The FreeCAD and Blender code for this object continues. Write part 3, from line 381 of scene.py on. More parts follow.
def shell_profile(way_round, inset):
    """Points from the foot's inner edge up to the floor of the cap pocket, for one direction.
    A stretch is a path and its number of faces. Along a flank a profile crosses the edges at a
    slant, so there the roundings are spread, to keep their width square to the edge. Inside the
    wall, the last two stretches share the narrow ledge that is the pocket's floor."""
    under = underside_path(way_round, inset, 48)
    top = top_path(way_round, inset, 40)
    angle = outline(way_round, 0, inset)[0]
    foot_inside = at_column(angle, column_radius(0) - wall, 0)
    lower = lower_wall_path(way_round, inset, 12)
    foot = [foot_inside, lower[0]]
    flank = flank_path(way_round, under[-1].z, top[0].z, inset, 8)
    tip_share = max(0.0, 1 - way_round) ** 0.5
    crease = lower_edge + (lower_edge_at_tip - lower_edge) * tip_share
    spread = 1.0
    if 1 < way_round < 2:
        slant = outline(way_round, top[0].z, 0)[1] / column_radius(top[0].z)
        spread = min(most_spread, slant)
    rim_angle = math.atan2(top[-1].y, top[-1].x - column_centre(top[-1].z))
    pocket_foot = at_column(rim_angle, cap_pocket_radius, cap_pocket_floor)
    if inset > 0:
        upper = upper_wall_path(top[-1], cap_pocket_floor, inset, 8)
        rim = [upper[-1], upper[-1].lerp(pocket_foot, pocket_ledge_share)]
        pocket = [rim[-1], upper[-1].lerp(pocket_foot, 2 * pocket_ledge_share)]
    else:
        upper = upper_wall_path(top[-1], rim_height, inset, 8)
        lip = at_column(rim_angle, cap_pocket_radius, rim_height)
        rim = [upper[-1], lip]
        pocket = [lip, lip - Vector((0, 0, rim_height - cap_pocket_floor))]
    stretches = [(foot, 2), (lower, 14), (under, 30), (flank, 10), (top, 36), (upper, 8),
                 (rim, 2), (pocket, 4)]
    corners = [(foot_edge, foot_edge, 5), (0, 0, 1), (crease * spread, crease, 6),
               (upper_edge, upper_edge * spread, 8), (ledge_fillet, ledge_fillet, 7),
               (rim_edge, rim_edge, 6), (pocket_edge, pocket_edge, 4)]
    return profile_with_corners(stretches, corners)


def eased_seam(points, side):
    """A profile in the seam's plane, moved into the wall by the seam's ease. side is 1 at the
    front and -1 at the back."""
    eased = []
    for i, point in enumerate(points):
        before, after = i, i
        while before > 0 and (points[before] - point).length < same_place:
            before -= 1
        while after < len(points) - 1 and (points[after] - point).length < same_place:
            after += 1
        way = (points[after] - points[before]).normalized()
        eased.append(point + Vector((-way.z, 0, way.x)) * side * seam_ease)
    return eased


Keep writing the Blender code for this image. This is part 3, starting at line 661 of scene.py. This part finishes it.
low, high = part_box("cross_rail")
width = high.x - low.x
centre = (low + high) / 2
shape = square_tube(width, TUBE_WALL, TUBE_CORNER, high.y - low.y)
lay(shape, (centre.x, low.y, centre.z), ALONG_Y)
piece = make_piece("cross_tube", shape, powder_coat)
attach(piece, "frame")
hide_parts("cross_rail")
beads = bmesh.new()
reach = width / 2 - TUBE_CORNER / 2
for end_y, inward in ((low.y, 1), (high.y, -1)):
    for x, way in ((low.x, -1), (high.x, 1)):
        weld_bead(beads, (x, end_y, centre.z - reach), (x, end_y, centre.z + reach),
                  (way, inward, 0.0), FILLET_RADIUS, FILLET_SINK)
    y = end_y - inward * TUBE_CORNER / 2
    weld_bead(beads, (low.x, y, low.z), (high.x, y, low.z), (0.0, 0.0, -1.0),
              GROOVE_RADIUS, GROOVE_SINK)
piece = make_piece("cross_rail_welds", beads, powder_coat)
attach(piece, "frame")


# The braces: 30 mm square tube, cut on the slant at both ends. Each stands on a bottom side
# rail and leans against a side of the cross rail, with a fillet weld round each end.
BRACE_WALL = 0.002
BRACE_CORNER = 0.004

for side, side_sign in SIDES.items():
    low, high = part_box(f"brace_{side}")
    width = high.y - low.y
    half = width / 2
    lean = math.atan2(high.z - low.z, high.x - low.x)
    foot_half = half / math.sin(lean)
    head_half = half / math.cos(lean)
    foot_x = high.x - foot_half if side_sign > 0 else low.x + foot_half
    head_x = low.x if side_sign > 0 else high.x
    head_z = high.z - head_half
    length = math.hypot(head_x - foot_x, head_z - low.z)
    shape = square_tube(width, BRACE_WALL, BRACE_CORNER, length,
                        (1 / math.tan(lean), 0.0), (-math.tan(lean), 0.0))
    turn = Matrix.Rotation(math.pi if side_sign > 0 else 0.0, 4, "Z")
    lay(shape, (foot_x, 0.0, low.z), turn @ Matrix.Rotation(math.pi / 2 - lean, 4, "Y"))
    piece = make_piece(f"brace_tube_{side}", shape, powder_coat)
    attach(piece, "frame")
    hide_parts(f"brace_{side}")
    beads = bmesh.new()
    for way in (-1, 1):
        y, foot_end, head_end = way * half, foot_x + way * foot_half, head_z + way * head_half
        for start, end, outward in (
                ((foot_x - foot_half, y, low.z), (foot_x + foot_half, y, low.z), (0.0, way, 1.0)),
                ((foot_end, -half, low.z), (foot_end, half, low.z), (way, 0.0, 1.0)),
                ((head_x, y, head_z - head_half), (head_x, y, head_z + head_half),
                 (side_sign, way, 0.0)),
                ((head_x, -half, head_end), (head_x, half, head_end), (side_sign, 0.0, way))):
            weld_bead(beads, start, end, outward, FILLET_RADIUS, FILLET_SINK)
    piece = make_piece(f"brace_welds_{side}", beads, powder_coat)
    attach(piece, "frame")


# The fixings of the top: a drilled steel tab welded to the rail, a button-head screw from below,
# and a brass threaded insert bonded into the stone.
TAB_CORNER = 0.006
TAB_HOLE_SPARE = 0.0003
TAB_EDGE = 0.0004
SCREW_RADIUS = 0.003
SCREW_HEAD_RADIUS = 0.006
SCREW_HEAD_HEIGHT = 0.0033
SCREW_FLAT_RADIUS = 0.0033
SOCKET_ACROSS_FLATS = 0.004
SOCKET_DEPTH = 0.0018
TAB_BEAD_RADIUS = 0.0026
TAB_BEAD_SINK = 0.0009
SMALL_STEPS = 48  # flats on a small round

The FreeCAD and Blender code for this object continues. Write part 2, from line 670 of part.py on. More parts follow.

_STATED PROBLEM_
Restate, please, word for word the span of records running from the first line to the line bearing "return profile_with_corners(stretches, corners)", both included, and nothing outside it.

_WRITTEN ANSWER_
The FreeCAD and Blender code for this object continues. Write part 3, from line 381 of scene.py on. More parts follow.
def shell_profile(way_round, inset):
    """Points from the foot's inner edge up to the floor of the cap pocket, for one direction.
    A stretch is a path and its number of faces. Along a flank a profile crosses the edges at a
    slant, so there the roundings are spread, to keep their width square to the edge. Inside the
    wall, the last two stretches share the narrow ledge that is the pocket's floor."""
    under = underside_path(way_round, inset, 48)
    top = top_path(way_round, inset, 40)
    angle = outline(way_round, 0, inset)[0]
    foot_inside = at_column(angle, column_radius(0) - wall, 0)
    lower = lower_wall_path(way_round, inset, 12)
    foot = [foot_inside, lower[0]]
    flank = flank_path(way_round, under[-1].z, top[0].z, inset, 8)
    tip_share = max(0.0, 1 - way_round) ** 0.5
    crease = lower_edge + (lower_edge_at_tip - lower_edge) * tip_share
    spread = 1.0
    if 1 < way_round < 2:
        slant = outline(way_round, top[0].z, 0)[1] / column_radius(top[0].z)
        spread = min(most_spread, slant)
    rim_angle = math.atan2(top[-1].y, top[-1].x - column_centre(top[-1].z))
    pocket_foot = at_column(rim_angle, cap_pocket_radius, cap_pocket_floor)
    if inset > 0:
        upper = upper_wall_path(top[-1], cap_pocket_floor, inset, 8)
        rim = [upper[-1], upper[-1].lerp(pocket_foot, pocket_ledge_share)]
        pocket = [rim[-1], upper[-1].lerp(pocket_foot, 2 * pocket_ledge_share)]
    else:
        upper = upper_wall_path(top[-1], rim_height, inset, 8)
        lip = at_column(rim_angle, cap_pocket_radius, rim_height)
        rim = [upper[-1], lip]
        pocket = [lip, lip - Vector((0, 0, rim_height - cap_pocket_floor))]
    stretches = [(foot, 2), (lower, 14), (under, 30), (flank, 10), (top, 36), (upper, 8),
                 (rim, 2), (pocket, 4)]
    corners = [(foot_edge, foot_edge, 5), (0, 0, 1), (crease * spread, crease, 6),
               (upper_edge, upper_edge * spread, 8), (ledge_fillet, ledge_fillet, 7),
               (rim_edge, rim_edge, 6), (pocket_edge, pocket_edge, 4)]
    return profile_with_corners(stretches, corners)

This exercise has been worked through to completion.